When the time to sell your business has come, it is crucial to have an accurate valuation of your business. The valuation will take into account factors such as assets, monthly profit, industry growth, employee size, and other data points.
Business valuation also helps ensure that you don’t leave money on the table and that you don’t scare away investors with unrealistic prices. Before giving an estimation, be sure to go through your business and its financials.
The value of your business should be more than the total value of its assets. After all, a buyer believes that an ongoing company has everything needed for successful operation such as equipment, experienced employees, business processes, inventory if applicable, a customer list, location, and in the required amounts.
These intangible assets are commonly known as going concern-value or goodwill. But how do you know the market value of going value-concern or goodwill? In fact, how do you put a price on hard assets used in your company? – By making a business appraiser part of your selling process.
Many company founders aren’t willing to spend money or time to have an appraisal done. But trying to cut costs on the assessment can be a costly mistake. Guessing the value of your business can result in an unrealistically high price that can turn away potential buyers. It can also cause you to underprice your business.
Here are some reasons why business valuation is critical when selling a business:
Generally, business appraisers are certified public accountants who are trained and experienced in business appraisal strategies. In their profession, they have established several ways to quantify the various aspects of businesses and come with an overall figure.
As part of the valuation process, they will give you a written report which explains how they got the final value. And because an outside professional prepares this document, it will make your asking price more credible as the buyer can see how you arrived at your final price.

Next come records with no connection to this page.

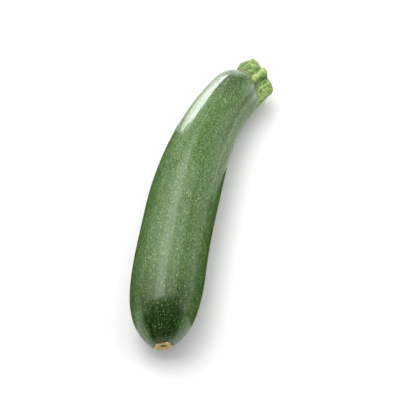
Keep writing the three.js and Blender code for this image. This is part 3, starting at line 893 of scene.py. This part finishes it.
def pale_floor():
    """A large square at the height of the surface that the courgette lies on."""
    half = FLOOR_HALF
    mesh = bpy.data.meshes.new("floor")
    mesh.from_pydata([(-half, -half, 0), (half, -half, 0), (half, half, 0), (-half, half, 0)], [],
                     [(0, 1, 2, 3)])
    mesh.materials.append(floor_material())
    floor = bpy.data.objects.new("floor", mesh)
    bpy.context.scene.collection.objects.link(floor)


def viewing_camera(studio, forward):
    """The camera: back from its target by the distance, at the elevation, level with the horizon."""
    back = -forward * math.cos(studio.elevation) + Vector((0, 0, math.sin(studio.elevation)))
    data = bpy.data.cameras.new("camera")
    data.sensor_width = 36
    data.lens = studio.lens
    data.clip_start = 0.01
    camera = bpy.data.objects.new("camera", data)
    camera.location = Vector(studio.target) + back * studio.distance
    camera.rotation_euler = (-back).to_track_quat("-Z", "Y").to_euler()
    bpy.context.scene.collection.objects.link(camera)
    bpy.context.scene.camera = camera


def room(strength):
    """The room's even light. The camera itself sees plain white in its place."""
    world = bpy.data.worlds.new("room")
    bpy.context.scene.world = world
    world.use_nodes = True
    tree = world.node_tree
    tree.nodes.clear()
    light = tree.nodes.new("ShaderNodeBackground")
    light.inputs["Color"].default_value = (0.93, 0.97, 1.0, 1.0)
    light.inputs["Strength"].default_value = strength
    seen = tree.nodes.new("ShaderNodeBackground")
    seen.inputs["Color"].default_value = (1.0, 1.0, 1.0, 1.0)
    path = tree.nodes.new("ShaderNodeLightPath")
    either = tree.nodes.new("ShaderNodeMixShader")
    output = tree.nodes.new("ShaderNodeOutputWorld")
    tree.links.new(path.outputs["Is Camera Ray"], either.inputs[0])
    tree.links.new(light.outputs[0], either.inputs[1])
    tree.links.new(seen.outputs[0], either.inputs[2])
    tree.links.new(either.outputs[0], output.inputs["Surface"])


class COURGETTE_OT_fruit(bpy.types.Operator):
    """Builds the fruit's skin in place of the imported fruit"""

    bl_idname = "courgette.fruit"
    bl_label = "Fruit"

    def execute(self, context):
        settings = context.scene.courgette
        piece = fruit_piece(settings.fruit)
        piece.data.materials.append(skin_material(settings.skin, settings.fruit.length))
        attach(piece, "root")
        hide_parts("fruit")
        return {"FINISHED"}


class COURGETTE_OT_stalk(bpy.types.Operator):
    """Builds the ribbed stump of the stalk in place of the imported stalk"""

    bl_idname = "courgette.stalk"
    bl_label = "Stalk"

    def execute(self, context):
        settings = context.scene.courgette
        piece = stalk_piece(settings.fruit, settings.stalk)
        piece.data.materials.append(stalk_material(settings.stalk))
        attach(piece, "root")
        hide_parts("stalk")
        return {"FINISHED"}


class COURGETTE_OT_scar(bpy.types.Operator):
    """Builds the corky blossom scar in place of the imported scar"""

    bl_idname = "courgette.scar"
    bl_label = "Blossom scar"

    def execute(self, context):
        settings = context.scene.courgette
        piece = scar_piece(settings.fruit, settings.scar)
        piece.data.materials.append(scar_material(settings.scar))
        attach(piece, "root")
        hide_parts("blossom_scar")
        return {"FINISHED"}


class COURGETTE_OT_studio(bpy.types.Operator):
    """Sets the pale floor, the soft lights and the camera"""

    bl_idname = "courgette.studio"
    bl_label = "Studio"

    def execute(self, context):
        studio = context.scene.courgette.studio
        azimuth = studio.azimuth
        forward = Vector((-math.sin(azimuth), math.cos(azimuth), 0))
        right = Vector((math.cos(azimuth), math.sin(azimuth), 0))
        pale_floor()
        viewing_camera(studio, forward)

        def spot(ahead, aside, up):
            """Place given by how far it lies ahead of the camera's line, to its right, and up."""
            return forward * ahead + right * aside + Vector((0, 0, up))

        down = Vector((0, 0, -1))
        for name, place, size, share in OVERHEAD:
            softbox(name, spot(*place), spot(*place) + down, size, studio.top_light * share, azimuth)
        for name, place, aim, size, share in WALLS:
            softbox(name, spot(*place), spot(*aim), size, studio.walls * share)
        for name, place, aim, size, share in FILLS:
            lamp = softbox(name, spot(*place), spot(*aim), size, studio.fill * share)
            lamp.visible_glossy = False

        for flag in STANDING_FLAGS:
            standing_flag(*flag)
        for name, outline, tones, glow in FLAT_CARDS:
            card(name, [(x, y, CARD_LEVEL) for x, y in outline], [tuple(range(len(outline)))], tones, glow)
        turn, rise = np.radians(STREAK_OUTLINE).T
        around = STREAK_AWAY * np.stack([np.cos(turn), np.sin(turn), np.tan(rise)], -1)
        glowing = [spot(*place) for place in around.tolist()]
        card("back_strip", glowing, [tuple(range(len(glowing)))], PALE, studio.back_light)

        room(studio.surround)
        context.scene.view_settings.view_transform = "Standard"
        return {"FINISHED"}


class COURGETTE_PT_panel(bpy.types.Panel):
    """Lists the pieces and the studio"""

    bl_idname = "COURGETTE_PT_panel"
    bl_label = "Courgette"
    bl_space_type = "VIEW_3D"
    bl_region_type = "UI"
    bl_category = "Courgette"

    def draw(self, context):
        for operator in OPERATORS:
            self.layout.operator(operator.bl_idname)


OPERATORS = (COURGETTE_OT_fruit, COURGETTE_OT_stalk, COURGETTE_OT_scar, COURGETTE_OT_studio)
CLASSES = (FruitSize, SkinLook, StalkLook, ScarLook, StudioSettings, Courgette, *OPERATORS,
           COURGETTE_PT_panel)


def register():
    for item in CLASSES:
        bpy.utils.register_class(item)
    bpy.types.Scene.courgette = bpy.props.PointerProperty(
        type=Courgette, name="Courgette", description="Settings of the courgette")


def unregister():
    del bpy.types.Scene.courgette
    for item in reversed(CLASSES):
        bpy.utils.unregister_class(item)


def main():
    register()
    bpy.ops.courgette.fruit()
    bpy.ops.courgette.stalk()
    bpy.ops.courgette.scar()
    bpy.ops.courgette.studio()


if __name__ == "__main__":
    main()
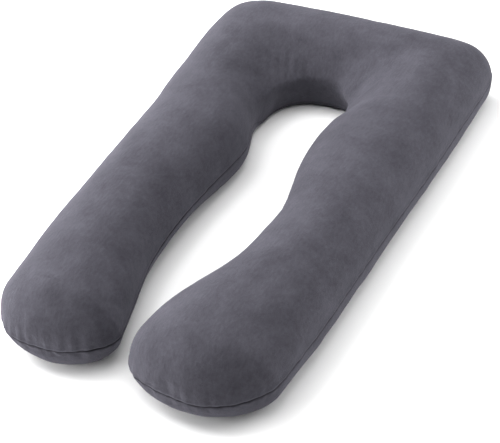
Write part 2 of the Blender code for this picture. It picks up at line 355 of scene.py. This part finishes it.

Remember, if you are selling a larger company, you might deal with MBAs who usually requires a sophisticated financial analysis. A detailed appraisal will make MBAs comfortable going through with the sale and will be pleased with your managerial abilities.
Helps in Setting the Listing Price
Once the appraiser has given an estimate for your business, you’ll now use it to set your asking price. You can set it slightly above the range price to allow room for negotiations and still get the full value of the company. Or if you want to make your sale very quickly, you can set your asking price close to the appraised value or even less.
You should think about this carefully and base your decision on your priorities and also your business broker’s experience. Of course, you’ll arrive at your actual selling price after negotiating with the buyer, mostly after considering all significant factors.
To arrive at your listing price, you should consider:
· The most important factors for buyers
· How you can improve these factors before the sale
· Is there a way to adjust your financial records before revealing them to buyers?
· What formulas and methods are used to arrive at the listing price
Some business brokers choose not to have a listing price at all. Instead, they have a controlled auction where they contact many potential buyers and give them essential information regarding your business and solicit bids. Through this, they can achieve a quick sale at a reasonable price, provided the market for your business type is relatively good.
Buyers Focus On Cash Flow
Buyers are more interested in earnings and cash flow when buying a business. They want to know that your business will give them a steady stream of income. Some buyers will focus on your cash flow statement, while others will look at your income statement in examining your earnings before interest and taxes. Still, others will focus more on earnings before interest, taxes, and depreciation.
Whichever the case, you should be able to prove the size and the flow of income, by providing at least three years’ of audited financial records.
Buyers Will Need to See Documented Business Assets and Financials
Potential buyers will demand to see the documents available for your business. They’d want to see what documentation says about due diligence, as you’re going on with negotiations. Having documentation such as production reports, sales reports, job descriptions, employee organization charts, and operation manuals will say a lot about your business and also increase buyers’ satisfaction with the level of your managerial style.